Pour le meilleur...même pour le pire ?
Premier long de Derek Cianfrance - le Monsieur vient tout de même de confirmer les espoirs placés en lui avec son superbe "The place behind the pines", excusez du peu.
Un paquet de versions du scénario, réécrites au cours des années d'évolution de Cianfrance, en tant qu'"homme" plus qu'en tant que cinéaste en devenir.
6 ans d'écart entre les premières prises de Gosling, soit, dans le film, le temps de l'amour et de l'insousciance...
...et ses dernières prises donc, correspondant, elles, à la fin déchirante d'un couple que plus rien ne pourra sauver, pas même une dernière nuit "dévergondée" et sensée rallumer une ultime fois la flamme.
Pas de doute, y a plus de gaz, et donc plus d'espoir.
Le constat est sans appel: lorsque l'amour est, comme il l'est ici, en "phase terminale", il n'y a plus qu'à s'accrocher à ce qu'on peut trouver pour limiter la casse, tenter d'adoucir quelque peu cette lente agonie, si tant est que cela soit possible.
Si le film se complait parfois (souvent ?) dans sa noirceur, le parti pris de Cianfrance a au moins le mérite d'être d'une désarmante sincérité.

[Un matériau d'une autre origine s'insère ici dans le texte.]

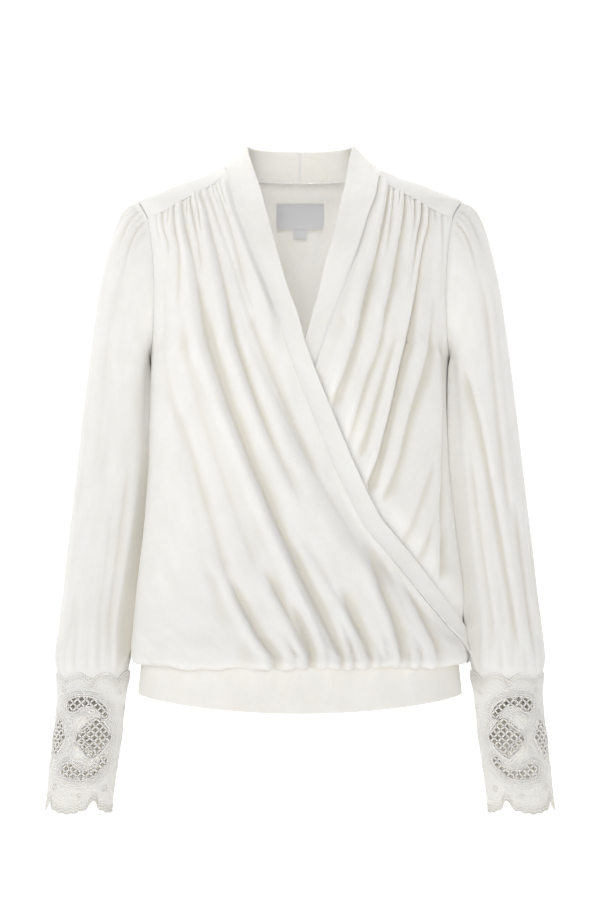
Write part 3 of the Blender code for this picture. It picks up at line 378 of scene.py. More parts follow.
jerseyLook = {
    "light": (0.935, 0.925, 0.898),    # crests of the nap
    "shade": (0.880, 0.868, 0.835),    # where the nap lies the other way
    # painted shade: the colour that the cloth takes down in its folds, and how much of it the deepest folds
    # get
    "foldShadeColour": (0.740, 0.705, 0.635),     # down in the folds
    "foldShadeShare": 0.9,
    "toneRange": (0.52, 0.92),         # from all shade to all light
    "through": 0.6,                    # how much light goes into the cloth
    "depth": 0.0018,                   # and how far, in metres
    # how many to the metre, how fine their detail, and how they are drawn out
    "nap": (42.0, 4.0, (1.0, 0.45, 1.0)),
    "fibre": (900.0, 2.0, (1.0, 0.35, 1.0)),
    "knit": (540.0, 1.0, (0.3, 1.0, 1.0)),
    "napWeight": 0.9,
    "fibreWeight": 0.55,
    "roughness": 0.82,
    "shine": 0.25,
    "sheen": 0.28,
    "sheenRoughness": 0.45,
    "sheenTint": (1.0, 0.985, 0.95, 1),
    "bump": 0.16,
    "bumpDepth": 0.0006,
}


def brushedJersey(name, look):
    # two tones of ivory in the nap's clouds and fibres, painted shade in the folds, and a raised pile
    material, tree, shader = newMaterial(name)
    nap, fibre, knit = (noiseOn(tree, *look[kind]) for kind in ("nap", "fibre", "knit"))
    share = weighed(tree, "ADD", nap, look["napWeight"], fibre, look["fibreWeight"])
    tones = mixColour(tree, look["shade"], look["light"], rangeOf(tree, share, *look["toneRange"]))
    # painted shade: the colour darkens towards the fold colour where the cloth lies deep in a fold
    foldShadeAmount = mixNumber(tree, "MULTIPLY", attributeOf(tree, "creaseShade"), look["foldShadeShare"])
    colour = mixColour(tree, tones, look["foldShadeColour"], foldShadeAmount)
    height = mixNumber(tree, "ADD", fibre, knit)
    finishShader(tree, shader, colour, height, look["bump"], look["bumpDepth"], **letThrough(look),
                 **{"Roughness": look["roughness"], "Specular IOR Level": look["shine"],
                    "Sheen Weight": look["sheen"], "Sheen Roughness": look["sheenRoughness"],
                    "Sheen Tint": look["sheenTint"]})
    return material


laceLook = {
    "light": (0.995, 0.965, 0.905),
    "shade": (0.960, 0.915, 0.840),
    "netted": (0.985, 0.950, 0.870),   # the sunk ground behind a net
    "toneRange": (-0.85, 0.30),
    "through": 0.6,
    "depth": 0.0025,
    "stitch": (1100.0, 1.0, (1.0, 0.5, 1.0)),      # satin stitches, as in the jersey
    "stitchWeight": 0.6,
    "ground": 520.0,       # knots of the ground per metre
    "groundWeight": 0.9,
    "roughness": 0.62,
    "sheen": 0.15,
    "bump": 0.8,
    "bumpDepth": 0.0007,
    "netRib": 2.3,         # width in millimetres of the ribs round a net
    "netReach": 13.0,      # and how far out they go
    "rimRib": 3.25,        # the same for those that follow the scallops
    "rimReach": 12.0,
    "ribFade": 0.6,        # the share of the reach over which they are full
    "ribWeight": 0.45,
    "sunkRange": (0.4, -1.0),
}


def laceRibs(tree, way, width, reach, full):
    # a sine wave of the distance from an edge, fading away beyond its reach
    wave = mixNumber(tree, "SINE", mixNumber(tree, "MULTIPLY", way, 2 * np.pi / width), 0.0)
    return mixNumber(tree, "MULTIPLY", wave, rangeOf(tree, way, reach, full * reach))


def laceCloth(name, look, ribs):
    # a knotted ground with fine stitches, ribs that follow the net's edge and the scallops, darker in its
    # hollows with painted shade
    material, tree, shader = newMaterial(name)
    place = addNode(tree, "ShaderNodeTexCoord")
    stitch = noiseOn(tree, *look["stitch"])
    knots = addNode(tree, "ShaderNodeTexVoronoi", feature="F1", Scale=look["ground"])
    tree.links.new(place.outputs["UV"], knots.inputs["Vector"])
    height = weighed(tree, "SUBTRACT", stitch, look["stitchWeight"], knots.outputs["Distance"],
                     look["groundWeight"])
    if ribs:
        way = attributeOf(tree, "edgeWay")
        netRibs = laceRibs(tree, way, look["netRib"], look["netReach"], look["ribFade"])
        rimWay = attributeOf(tree, "rimWay")
        rimRibs = laceRibs(tree, rimWay, look["rimRib"], look["rimReach"], look["ribFade"])
        allRibs = mixNumber(tree, "ADD", netRibs, rimRibs)
        height = mixNumber(tree, "ADD", height, mixNumber(tree, "MULTIPLY", allRibs, look["ribWeight"]))
    # painted shade: the colour follows the relief's height, lighter on raised stitches, knots and ribs and
    # darker in the hollows between them
    colour = mixColour(tree, look["shade"], look["light"], rangeOf(tree, height, *look["toneRange"]))
    if ribs:
        colour = mixColour(tree, colour, look["netted"], rangeOf(tree, way, *look["sunkRange"]))
    finishShader(tree, shader, colour, height, look["bump"], look["bumpDepth"], **letThrough(look),
                 **{"Roughness": look["roughness"], "Sheen Weight": look["sheen"]})
    return material


labelLook = {"light": (0.98, 0.98, 1.0), "shade": (0.92, 0.92, 0.97), "roughness": 0.38, "shine": 1.0,
             "thread": (1500.0, 2.0, (0.12, 1.0, 1.0)), "threadWeight": 0.5, "clouds": (70.0, 2.0),
             "cloudWeight": 0.5, "bump": 0.2, "bumpDepth": 0.0003}


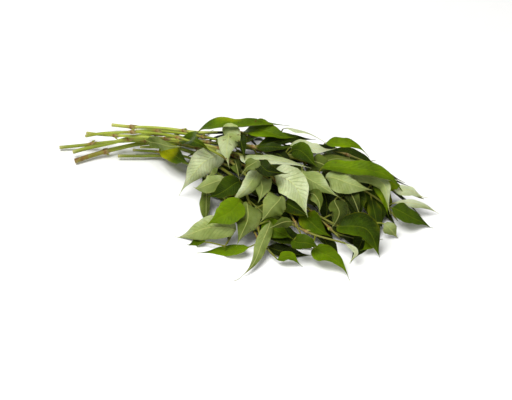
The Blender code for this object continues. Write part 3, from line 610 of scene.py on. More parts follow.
class BunchLayout:
    """Lays the stems, then the outer leaves from the nearest to the deepest, then the inner ones."""

    def __init__(self) -> None:
        """Lays the whole bunch."""
        stems: list[StemLine] = []
        for plan in STEMS:
            stems.append(StemLine(plan, stems))
        self.leafy_stems = [LeafyStem(f"leafy_stem_{number:02d}", stem)
                            for number, stem in enumerate(stems, start=1)]
        self.leaf_count = 0
        for number in reversed(range(len(OUTER_LEAVES))):
            self.lay_outer_leaf(OUTER_LEAVES[number], number)
        self.look_draws = np.random.default_rng(INNER_SEED + 1)
        self.lay_inner_leaves()

    def is_clear(self, blade: Blade, owner: LeafyStem, own_too: bool) -> bool:
        """Whether a blade lies clear of all other leafy stems, and of its own stem's blades if asked."""
        tree = blade.clearance_tree()
        if own_too and owner.crosses_blades(tree):
            return False
        return not any(other.crosses(tree) for other in self.leafy_stems if other is not owner)

    def keep(self, owner: LeafyStem, blade: Blade, look: LeafLook, liveliness: float) -> None:
        """Adds a leaf to its stem."""
        owner.add(LaidLeaf(blade, look, self.leaf_count, liveliness))
        self.leaf_count += 1

    def lay_outer_leaf(self, plan: LeafPlan, number: int) -> None:
        """Finds a stem and a lift at which an outer leaf lies clear, and keeps it there.

        The leaf hangs from the nearest stem that gives it room. It may cross that stem's own leaves only
        where it finds no room clear of them.

        Args:
            plan: the leaf as the view shows it.
            number: its place in the list, which sets the way its margins swing.
        """
        pixels = np.array((plan.base, plan.middle, plan.tip), dtype=float)
        surface = outer_height(pixels)
        shares = np.array(HEIGHT_SHARES)
        facing = np.array((0.0, -np.sin(np.radians(plan.tilt)), np.cos(np.radians(plan.tilt))))
        wave = BLADE_WAVE * (1 if number % 2 else -1)
        twist = LEAF_TWIST * np.sin(TWIST_STEP * number)
        fold = plan.fold_share * (UNDERSIDE_FOLD if plan.side is Side.UNDER else BLADE_FOLD)
        if plan.lying:
            facing = WORLD_UP
            wave = twist = fold = 0.0
        for own_too in (True, False):
            for lift in LIFTS_OVER_STEMS if plan.over_stems else LIFTS:
                heights = np.maximum(surface * shares + lift * np.array(LIFT_SHARES), 0.5 * BLADE_THICKNESS)
                if plan.lying:
                    heights[1:] = 0.5 * BLADE_THICKNESS
                points = point_on_ray(pixels, heights)
                for start, owner in self.parents_near(points[0]):
                    blade = Blade((start, *points), plan.width, facing, np.radians(plan.roll),
                                  OUTER_STATIONS, fold, wave, twist)
                    if self.is_clear(blade, owner, own_too):
                        self.keep(owner, blade, plan, 0.0 if plan.lying else 1.0)
                        return

    def parents_near(self, base: np.ndarray) -> list[tuple[np.ndarray, LeafyStem]]:
        """The stalk's start on each of the stems nearest to a leaf's base, nearest first."""
        nearest = []
        for leafy in self.leafy_stems:
            apart = np.linalg.norm(leafy.stem.axis - base, axis=1)
            sample = int(apart.argmin())
            nearest.append((apart[sample], sample, leafy))
        nearest.sort(key=lambda choice: choice[0])
        return [(leafy.stem.axis[max(sample - STALK_BACK_SAMPLES, 0)], leafy)
                for apart, sample, leafy in nearest[:PARENT_CHOICES] if apart <= LONGEST_STALK]

    def lay_inner_leaf(self, leafy: LeafyStem, reach: float, side: int, rng: np.random.Generator) -> None:
        """Draws an inner leaf from a stem until one lies clear and behind the outer surface.

        Args:
            leafy: the stem that it grows from.
            reach: the length along the stem.
            side: 1 for the left of the stem and -1 for the right.
            rng: the seeded draws.
        """
        start = leafy.stem.point(reach)
        forward = leafy.stem.direction(reach)
        for _ in range(INNER_TRIES):
            turn = side * np.radians(rng.uniform(*INNER_TURN))
            climb = np.radians(rng.uniform(*INNER_CLIMB))
            length = rng.uniform(*INNER_LENGTH)
            width = length * rng.uniform(*INNER_WIDTH_SHARE)
            stalk = rng.uniform(*INNER_STALK)
            roll = np.radians(rng.uniform(*INNER_ROLL))
            sag = rng.uniform(*INNER_SAG)
            level = unit(np.array((forward[0] * np.cos(turn) - forward[1] * np.sin(turn),
                                   forward[0] * np.sin(turn) + forward[1] * np.cos(turn), 0.0)))
            heading = level * np.cos(climb) + np.array((0.0, 0.0, np.sin(climb)))
            base = start + heading * stalk
            middle = base + heading * 0.5 * length
            tip = middle + unit(heading - np.array((0.0, 0.0, 2.0 * sag))) * 0.5 * length
            middle[2] = max(middle[2], 0.5 * BLADE_THICKNESS)
            tip[2] = max(tip[2], 0.5 * BLADE_THICKNESS)
            blade = Blade((start, base, middle, tip), width, WORLD_UP, roll, INNER_STATIONS, wave=BLADE_WAVE)
            points = blade.rows[1:].reshape(-1, 3)
            pixels = pixel_of(points)
            fall = fall_of(pixels)
            if fall.min() < INNER_FALL[0] or fall.max() > INNER_FALL[1]:
                continue
            if pixels[:, 0].max() > INNER_REACH_PIXEL:
                continue
            if (points[:, 2] > np.maximum(outer_height(pixels) - INNER_DEPTH, BLADE_THICKNESS)).any():
                continue
            if self.is_clear(blade, leafy, True):
                shown = UNDER if self.look_draws.uniform() < INNER_UNDER_SHARE else Side.UPPER
                # a low tone for an inner leaf: painted shade inside the bunch
                tone = self.look_draws.uniform(*INNER_SHADED_TONE)
                self.keep(leafy, blade, LeafLook(side=shown, tone=tone), INNER_LIVELINESS)
                return

    def lay_inner_leaves(self) -> None:
        """Goes along every stem, with leaves on alternate sides, wherever one finds room."""
        rng = np.random.default_rng(INNER_SEED)
        for first_side in INNER_ROUNDS:
            for leafy in self.leafy_stems:
                side = first_side
                for reach in np.arange(LEAFY_FROM * leafy.stem.length, leafy.stem.length, INNER_SPACING):
                    self.lay_inner_leaf(leafy, reach, side, rng)
                    side = -side


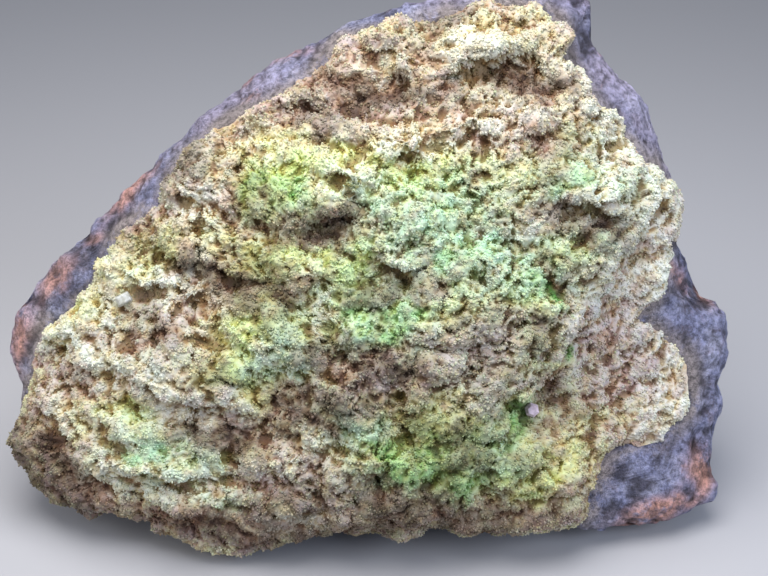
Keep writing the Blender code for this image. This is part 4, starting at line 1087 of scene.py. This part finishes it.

La première force de son "Blue Valentine", c'est que ce dernier est construit en forme d'allers-retours entre passé (tout va pour le mieux entre les deux tourtereaux, enfin tout du moins au début...) et présent (ça sent de plus en plus le sapin).
Et le spectateur de se demander ce qui a bien pû pourrir le fruit de cet amour à ce point.
Et de se demander comment il réagirait, confronté aux mêmes dilemmes sentimentaux déchirants.
Ce qui a semé "le ver dans le fruit" n'est rien d'autre que le destin, et il n'y a bien entendu rien à faire face à cette chose qu'on ne peut contrôler.
"Blue Valentine" est bien le mélo le plus intense et le plus flamboyant "vécu" au cinéma depuis "Leaving Las Vegas" de Mike Figgis.
Point commun entre ces deux films, la dévotion totale de leurs acteurs, totalement sublimés, possédés par leurs rôles.
Ici, Michelle Williams et Ryan Gosling ne jouent pas, ils SONT littéralement leurs personnages.
Ce qui a pour effet de décupler la puissance de chaque moment de tension, de chaque effleurement,de chaque baiser, de chaque "empoignade", de la moindre infime larme, du moindre moment de grâce, du moindre trait de mélancolie, de chaque "non-dit"...
Car il est clair ici que certains silences en disent beaucoup plus - trop ?? - que de longs discours.
"Blue Valentine" est de ces films qui laissent des traces, et pas forcémment les meilleures diront les âmes chagrines...
Mais pour peut que l'on accepte de se laisser emporter par l'incroyable puissance de ce sublime mélo mortifère, c'est à une expérience de cinéma ultime et rare que Derek Cianfrance, Ryan Gosling et Michelle Williams nous invitent.
La preuve qu'une certaine grâce peut aussi surgir des moments les plus désespérés.